By howard | December 24, 2008

The holidays are upon us.  We do Hanukkah at our house, which this year has a special library lesson to carry into the new year among all of our other resolutions.

Hanukkah celebrates a miracle.  The Temple in Jerusalem was humiliated by Seleucid Emperor Antiochus Epiphanes in 167 BCE by the establishment therein of an alter to Zeus. The Temple was given over to the worship of the Greek gods and the practice of Judaism proscribed.  To add insult to injury, the worship of Zeus included sacrificing pigs – the Jews’ most reviled animal – the Temple was truly denigrated.

The pigs are in the Temple
Their rooting snoots debase the floor
Their hooves have carved a dour example
From the altar to the door.

At the same time, the implements and treasures of Jewish worship were removed from the Temple or destroyed.

Mattathias, a priest of the Temple and leader of an intense and traditionalist segment of the Jewish community refused to obey the new laws, took to the hills with his seven sons and their followers and developed an armed insurgent movement, the Maccabees. In 165 BCE, the Maccabees triumphed over the Seleucids and reestablished Jewish practice in Jerusalem.  The image I retain from hearing this story as I grew up is of a terrible battle in the Temple itself with the Maccabees at the end left standing in a pile of ruins

They cleaned and ritually cleansed the Temple, built a new altar to replace the polluted one and made new holy vessels. To complete the Temple’s rededication, however, they needed sacramental olive oil to light the menorah, the “eternal light” that was supposed to burn continually inside the Temple. But among the ruins there remained unadulterated by Zeus’ occupation only one vial, only enough to burn for one day.

Miraculously, that one vial of oil burned for eight days, the time needed to prepare a fresh supply.  Hence the eight days of Hanukkah, the holiday whose name means “rededication”

A week’s worth of oil from one day’s worth – a familiar miracle to librarians who routinely wring eight days of value from one day’s worth of funding.  A tradition we are likely to have to rely on more than usual in the coming year as there seems to be little hope for an end to the economic woes that threaten all of our budgets.

That New Years’ Resolution? Just as the Maccabees recognized the importance of sacramental oil to the recovery of their Temple and their society in BCE 165 Jerusalem, so we need to assert the importance of our libraries in the recovery of our economy and society.  ALA has provided something of a blueprint in a report to the presidential transition team that will help us do that.

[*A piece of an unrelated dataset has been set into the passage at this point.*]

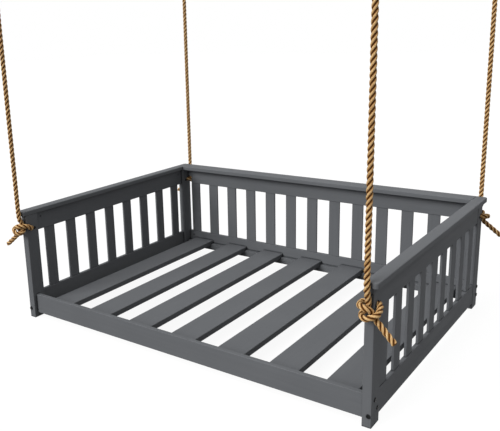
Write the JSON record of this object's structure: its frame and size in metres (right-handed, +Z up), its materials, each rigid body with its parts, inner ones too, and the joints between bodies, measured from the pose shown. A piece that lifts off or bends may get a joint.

Click here to see it at the ALA website.

Resolved:  To do what I can to ensure that everyone, especially our government decisionmakers, understands the important role our libraries have to play in the recovery of our economy and the progress of our nation.

Topics: General | 1 Comment »

One Response to “Hanukkah for librarians 2009”

  1. Kathy Ryan Says:
    January 10th, 2009 at 2:18 pm

    Thanks for the link; I’ve just sent it with a personal note to state and federal RI legislators requesting their support.

    We see the increased use in Tiverton as well.